The US attorney-general publicly rebuked Donald Trump on Thursday, saying the president’s tweets about ongoing criminal cases had made it “impossible” to do his job.
The reprimand by William Barr in an interview with ABC News followed intense criticism of the Department of Justice this week after it sought a more lenient sentence for a close associate of Mr Trump’s following a presidential tweet that attacked prosecutors’ handling of the case.
All four prosecutors quit the case against Roger Stone, a longtime friend of the president, when Mr Barr withdrew their initial sentencing recommendation of 7 to 9 years in jail. Mr Trump had called the proposal a “miscarriage of justice”.
The president has since attacked not just the prosecutors, one of whom quit the DoJ entirely, but the judge who is overseeing Mr Stone’s case, Amy Berman Jackson.
“I think it’s time to stop the tweeting about Department of Justice criminal cases,” said Mr Barr, insisting that he had made his decision on the sentencing recommendation independently of the White House.
“I’m not going to be bullied or influenced by anybody, whether it’s Congress, newspaper editorial boards, or the president. I’m going to do what I think is right,” he said.
“I cannot do my job here at the department with a constant background commentary that undercuts me,” he added.
The remarks were a significant break for Mr Barr, who the president appointed after firing his predecessor, Jeff Sessions, and were some of the starkest public criticisms yet of Mr Trump by a serving cabinet member.
Lindsey Graham, the Republican chair of the Senate judiciary committee and a key ally of the president, came to the attorney-general’s support following the interview.
“He is the right man at the right time to reform the Department and stand up for the Rule of Law,” he said in a statement. “Attorney-general Barr has my complete confidence.”
A White House spokeswoman had no immediate comment.
Also on Thursday, Beryl Howell, the chief district court judge in Washington, where Stone will be sentenced next week, said in a statement: “The Judges of this Court base their sentencing decisions on careful consideration of the actual record in the case before them; the applicable sentencing guidelines and statutory factors; the submissions of the parties, the Probation Office and victims; and their own judgment and experience. Public criticism or pressure is not a factor.”
Mr Barr has been viewed as a loyal and effective defender of Mr Trump, clearing him of wrongdoing at the close of the Russia investigation and opening his own probe into its origins.
More recently, the DoJ decided not to open an investigation into Mr Trump’s contacts with Ukraine, over which the president was impeached but ultimately acquitted by the Senate.

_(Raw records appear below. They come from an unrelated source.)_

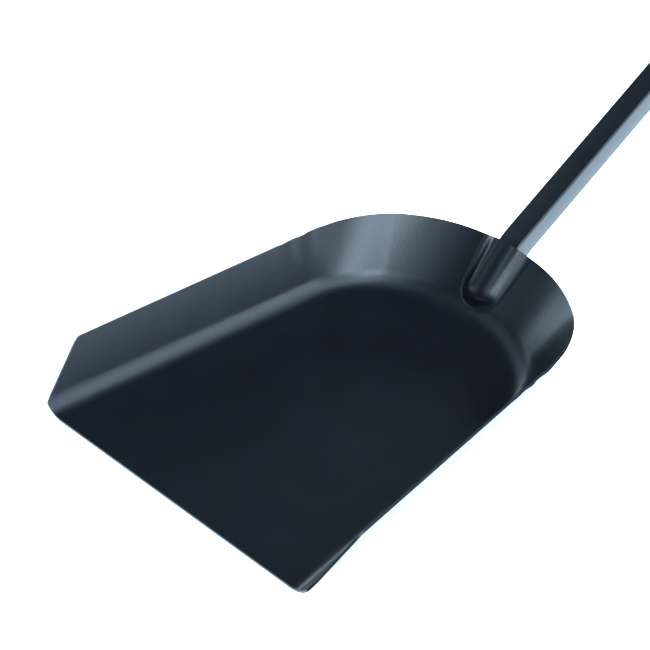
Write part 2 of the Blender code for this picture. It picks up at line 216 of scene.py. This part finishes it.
# ---------------------------------------------------------------- wall section and ridge
def section(row, point, normal):
    """Offset from the floor corner, and height, of a row of the wall at plan points.

    Rows 0 to 1 follow the bend, rows 1 to 2 the straight wall up to the rim.
    """
    lean = np.maximum(normal[..., 1], 0.0) ** 2
    flare = SIDE_FLARE * (1 - lean) + BACK_FLARE * lean
    height = WALL_FRONT + (WALL_BACK - WALL_FRONT) * np.clip(point[..., 1] / DEPTH, 0.0, 1.0)
    height = height - RIM_DIP * np.exp(-(point[..., 0] / RIM_DIP_WIDTH) ** 2) * lean
    slope = np.arctan2(1.0, flare)
    tangent = BEND_SIDE + (BEND_BACK - BEND_SIDE) * lean
    radius = tangent / np.tan(slope / 2)
    angle = slope * np.minimum(row, 1.0)
    low = tangent * np.sin(slope)
    rise = low + (height - low) * (row - 1)
    in_bend = row <= 1
    offset = np.where(in_bend, radius * np.sin(angle) - tangent, rise * flare)
    return offset, np.where(in_bend, radius * (1 - np.cos(angle)), rise)


def ridge_foot():
    """Half width of the ridge at its foot, before it narrows towards the nose."""
    drop = CORNER_OUT + RIDGE_SHOULDER * math.cos(RIDGE_DRAFT) - RIDGE_FOOT * (1 - math.cos(RIDGE_DRAFT))
    arcs = (RIDGE_SHOULDER + RIDGE_FOOT) * math.sin(RIDGE_DRAFT)
    return CORNER_ACROSS + arcs + drop / math.tan(RIDGE_DRAFT)


FOOT = ridge_foot()


def arc_height(radius, offset):
    return np.sqrt(np.maximum(radius ** 2 - offset ** 2, 0.0))


def ridge_profile(across):
    """Height of the ridge over the wall at a distance from its middle."""
    crest_run = RIDGE_CREST - RIDGE_SHOULDER
    crest_end = RIDGE_CREST * CORNER_ACROSS / crest_run
    shoulder_end = CORNER_ACROSS + RIDGE_SHOULDER * math.sin(RIDGE_DRAFT)
    foot_start = FOOT - RIDGE_FOOT * math.sin(RIDGE_DRAFT)
    crest = CORNER_OUT - math.sqrt(crest_run ** 2 - CORNER_ACROSS ** 2) + arc_height(RIDGE_CREST, across)
    shoulder = CORNER_OUT + arc_height(RIDGE_SHOULDER, across - CORNER_ACROSS)
    top = CORNER_OUT + RIDGE_SHOULDER * math.cos(RIDGE_DRAFT)
    straight = top - (across - shoulder_end) * math.tan(RIDGE_DRAFT)
    low = RIDGE_FOOT - arc_height(RIDGE_FOOT, FOOT - across)
    places = [across < crest_end, across < shoulder_end, across < foot_start, across < FOOT]
    return np.select(places, [crest, shoulder, straight, low], 0.0)


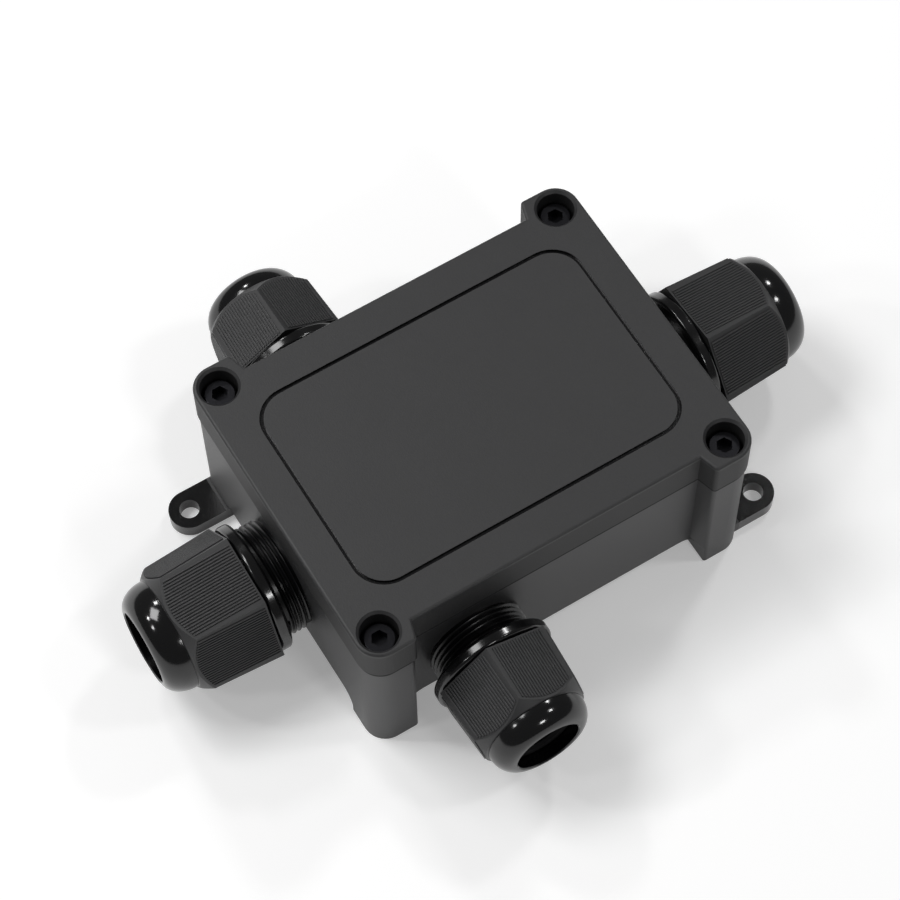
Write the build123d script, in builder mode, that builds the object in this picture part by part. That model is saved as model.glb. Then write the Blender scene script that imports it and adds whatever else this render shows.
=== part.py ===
from build123d import *
import os
from math import cos, radians, sin, tan
from dataclasses import dataclass

# Cable junction box with four cable glands, all sizes in millimetres.
# The box stands on its four feet at Z = 0, its centre on the Z axis and its long side along X.

# ---- Driving sizes -------------------------------------------------------------------------

screw_pitch_x = 104.0        # lid screws, long way
screw_pitch_y = 82.0         # lid screws, short way
boss_radius = 6.8            # round outer corner of each screw boss on the lid
boss_reach = 5.4             # how far a boss stands out beyond the long wall of the lid
boss_inner = 7.0             # flat of a boss, from the screw towards the middle
boss_slant = 1.6             # the boss's inner side leans out by this much at the wall
box_height = 56.0            # ground to lid top
lid_height = 12.0            # skirt of the lid, top to seam
foot_height = 7.5            # ground to the underside of the floor
arch_radius = 5.0            # curve between a foot and the underside of a wall
wall = 4.2                   # base wall, thick enough for the seal groove
floor = 2.6
lid_plate = 4.0              # thickness of the lid's top
lid_wall = 3.4               # skirt thickness of the lid
lip = 0.5                    # the lid stands out past the base by this much all round

# Lid screws: M5 socket caps that sit deep in the lid
screw_shank_radius = 2.5
screw_head_radius = 4.25
screw_head_height = 5.0
screw_socket = 4.0           # hexagon across flats
screw_depth = 4.0            # lid top to head top
screw_head_room = 0.9        # radial room round the head
screw_hole_room = 0.4        # radial room round the shank in the lid
thread_fit = 0.05            # radial clearance of every thread

# Brass inserts in the base's corner posts
insert_radius = 3.6
insert_length = 9.0
insert_gap = 0.2             # the insert lies this far below the seam

# Lid groove, a shallow line round the name field
groove_half_x = 48.3
groove_half_y = 31.4
groove_corner = 8.9
groove_width = 1.1
groove_depth = 0.7

rim_bevel = 0.7              # bevel round each screw well
lid_edge = 0.8               # soft edge round the lid's top

# Lid seal: a square cord in the rim of the base
seal_width = 1.8
seal_depth = 1.6
seal_inset = 1.0             # rim left between the cavity and the seal
post_inner = 8.2             # round of each corner post inside the cavity

# Fixing ears at ground level, one on each short side
ear_out = 15.4               # hole centre from the lid screw, along X
ear_in = 2.6                 # hole centre from the lid screw, towards the middle
ear_radius = 5.8
ear_hole_radius = 2.8
ear_thickness = 4.6

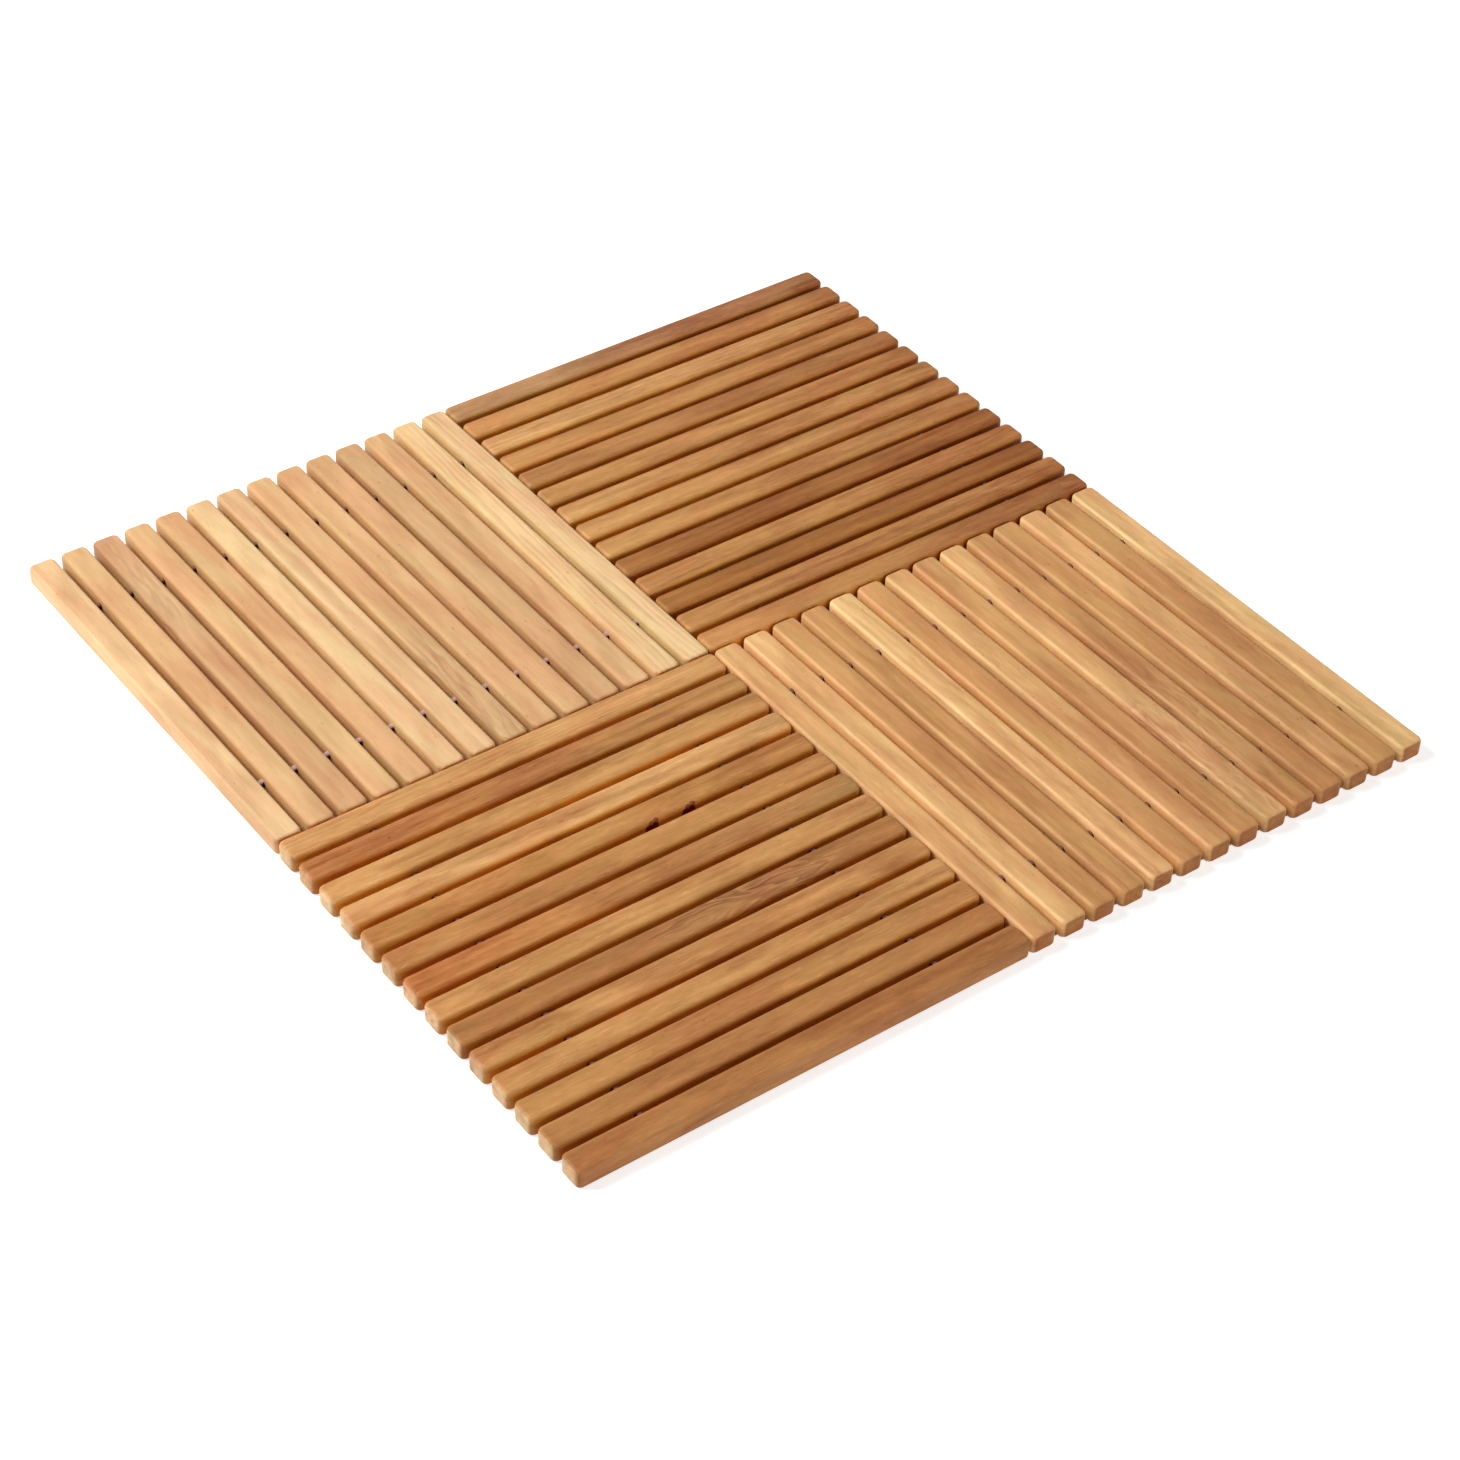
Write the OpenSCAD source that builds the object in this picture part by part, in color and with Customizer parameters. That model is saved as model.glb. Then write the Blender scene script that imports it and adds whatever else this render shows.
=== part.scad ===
// Square bath mat of teak slats. Four square panels are laid in basket weave,
// each turned a quarter turn from the one before it. In each panel the slats are
// threaded on two steel rods, with a rubber spacer on each rod in every gap. Each
// rod runs on into the end grain of the next panel, so the four hold together.

/* [Slats] */
// Width of one slat, across its top face
slat_w = 17.8; // [14:0.1:24]
// Thickness of one slat, which is the height of the mat
slat_t = 13; // [10:0.5:20]
// Number of slats in one panel
slat_count = 14; // [8:1:14]
// Radius of the round-over that runs all round the slat, above and below
edge_r = 2.5; // [0.5:0.1:3.5]
// Radius of the upright corners at the slat ends, seen from above
corner_r = 4; // [3:0.1:6.5]

/* [Gaps] */
// Gap between two slats of a panel, which is the length of one spacer
gap_w = 4.3; // [2:0.1:7]
// Seam between two panels
seam_w = 0.8; // [0.4:0.1:2]

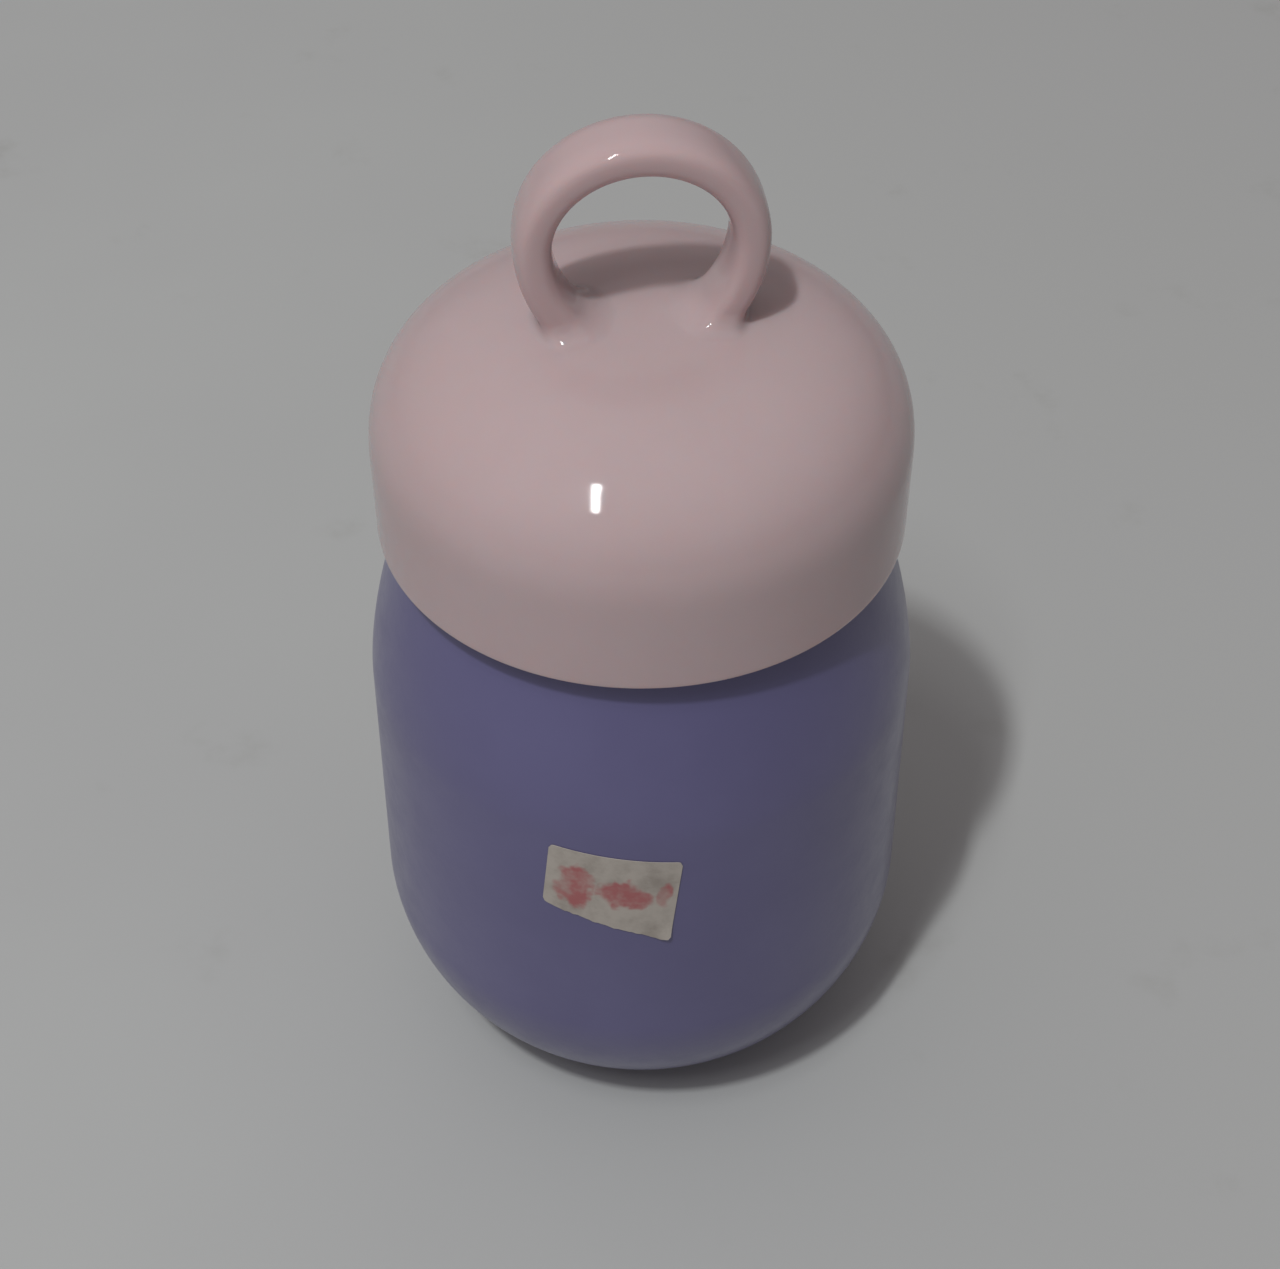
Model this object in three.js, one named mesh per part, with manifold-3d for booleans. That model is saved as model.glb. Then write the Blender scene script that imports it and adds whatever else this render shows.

On Monday, Mr Barr said he had created an “intake process” to check information from Rudy Giuliani, Mr Trump’s personal attorney, about Joe Biden, a political rival of the president, even though Mr Giuliani’s conduct was a key question in the impeachment case.
The attorney-general, a DoJ veteran who also headed the department in the George H.W. Bush administration, has largely shrugged off criticism from opponents of Mr Trump, even taking aim at them in overtly political speeches.
“It is the left that is engaged in the systematic shredding of norms and the undermining of the rule of law,” he said last November.
But any simmering concerns about Mr Barr turned into a firestorm of criticism on Tuesday after the events in the Stone case, where Mr Trump has stoked concerns by continuing to weigh in on the prosecution
“Congratulations to Attorney General Bill Barr for taking charge of a case that was totally out of control and perhaps should not have even been brought,” he tweeted on Wednesday after the DoJ had withdrawn its 7-9 year sentencing recommendation.
US presidents in recent decades have generally, though not always, abided by a norm of avoiding commentary about justice department cases. Mr Trump has shattered that norm with repeated public comments about ongoing criminal cases, as well as attacks on prosecutors and judges.
The president first tweeted about Mr Stone’s sentence shortly after midnight on Monday night. Mr Barr said Thursday he had made the decision to reverse course on the sentencing before the tweet.
“Do you go forward with what you think is the right decision or do you pull back because of the tweet? And that just sort of illustrates how disruptive these tweets can be,” he said.
In the interview, the attorney-general acknowledged that the events in the Stone case had damaged morale in the justice department.
“To have public statements and tweets made about the department, about people in the department, our men and women here, about cases pending in the department, and about judges before whom we have cases, makes it impossible for me to do my job and to assure the courts and the prosecutors in the department that we’re doing our work with integrity,” he said.